SEPTA and community

I don’t begrudge my union brothers and sisters the right to strike. I envy them the leverage of the election and that the legislature did not strip them of the right to strike. While SEPTA drivers have bumped my bike three times, cursed at me in front of my children for having the temerity to ride in a bike lane, and cursed at me for asking that an elderly woman be allowed onto the 52 in subzero weather, they still deserve more than their current contract. (If you live in Philly, you have at least a dozen stories of crappy SEPTA drivers, and at least one or two of a driver doing something unbelievably generous and kind).

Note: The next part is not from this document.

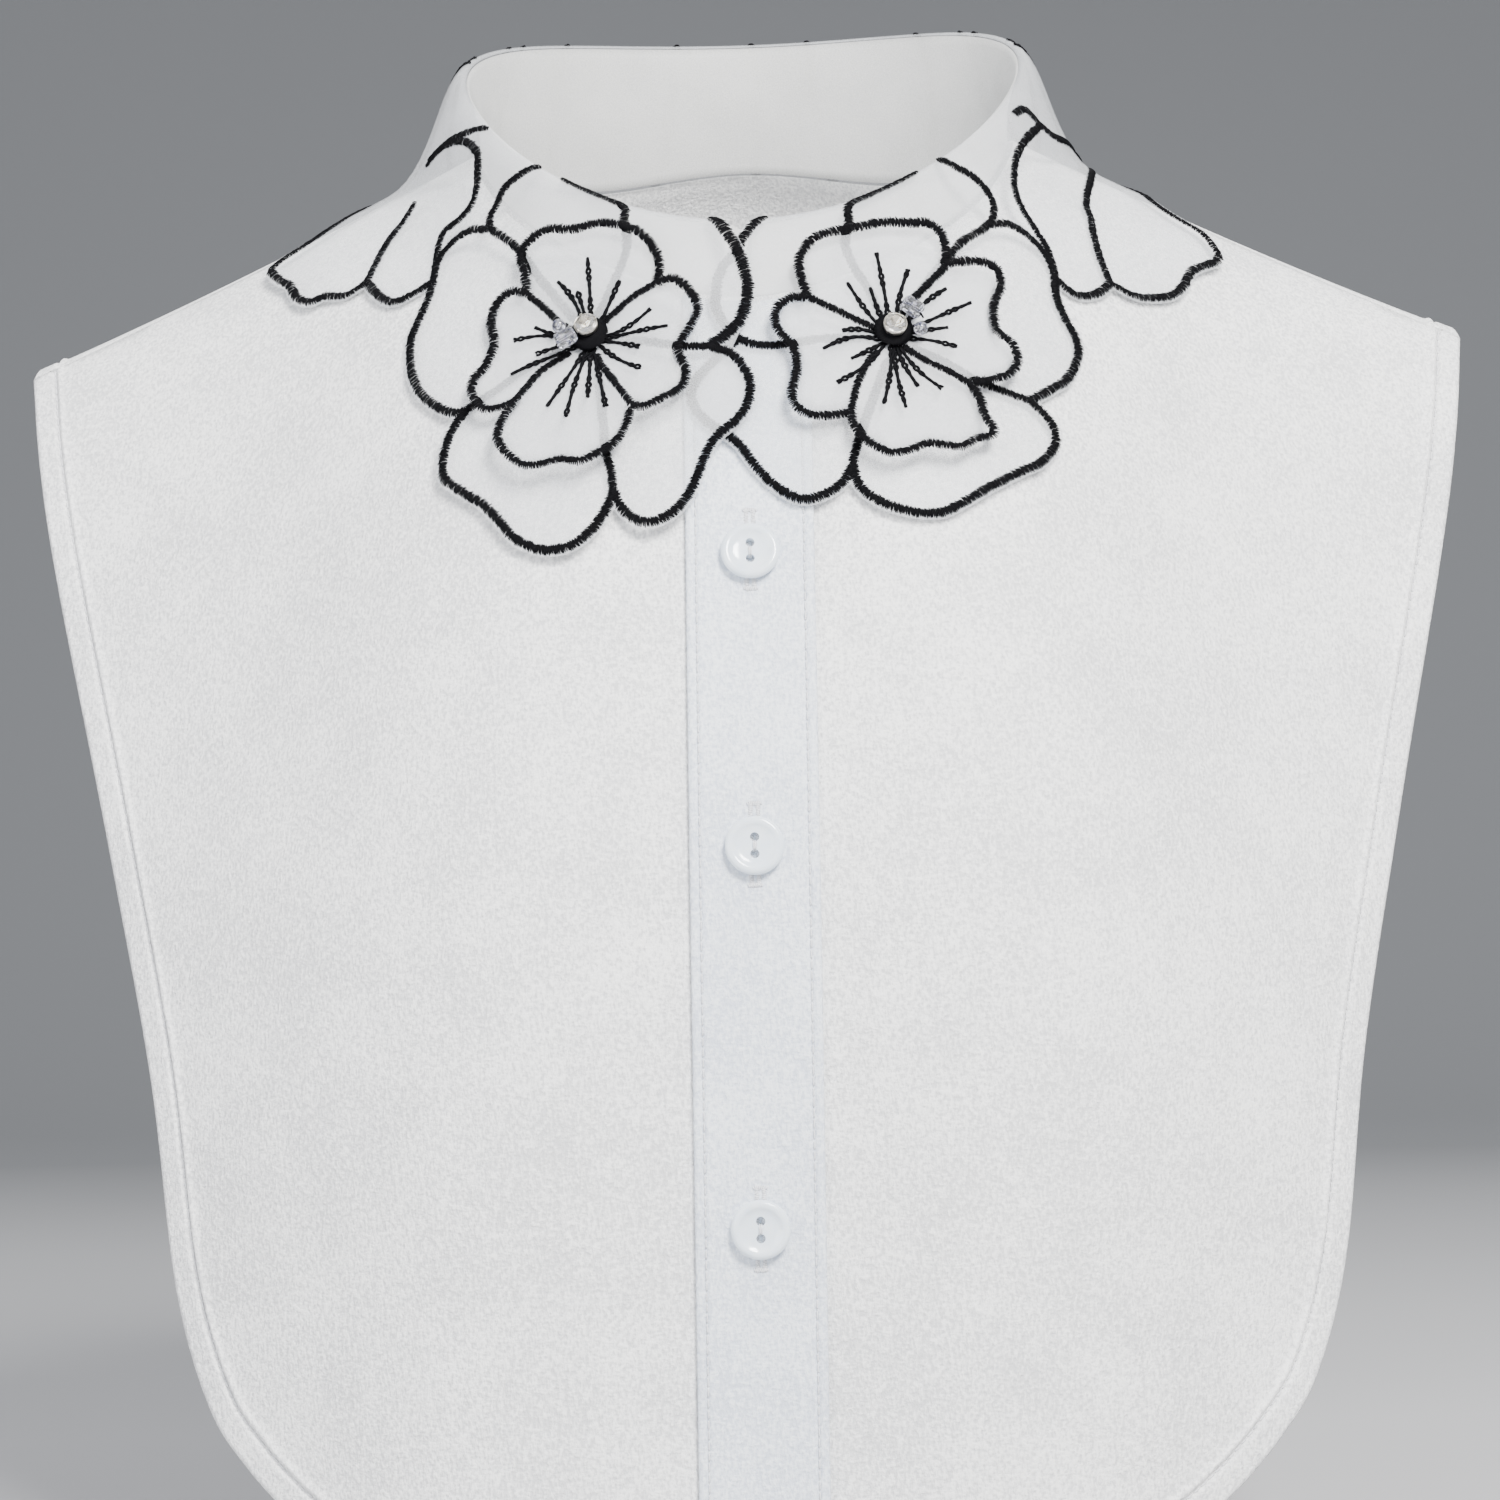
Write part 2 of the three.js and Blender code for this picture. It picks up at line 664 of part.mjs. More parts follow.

What’s happened to my class this week, though, is distressing. We spent so much time building community. Community is based on presence. With 22 individuals, we have our highs and lows, our recurring patterns (“no, I don’t know what you’re saying”, “why do you all have to care so much?”) and a rhythm that moves us through the days and weeks. I wish I’d taken a group dynamics course so I had a cleaner sense of how this works and potential strategies to address what happens when multiple individuals come out of the group. I’ve felt it at every level of education, as a student and a teacher, where a change in the group undermines everybody’s commitment to move forward. It almost feels like a new group each day, where we have to restart and re-make the culture, which is tough because that’s hard work anyway and doing it from scratch feels like a let down.

As a professional, I can keep moving the group forward, but it’s hard.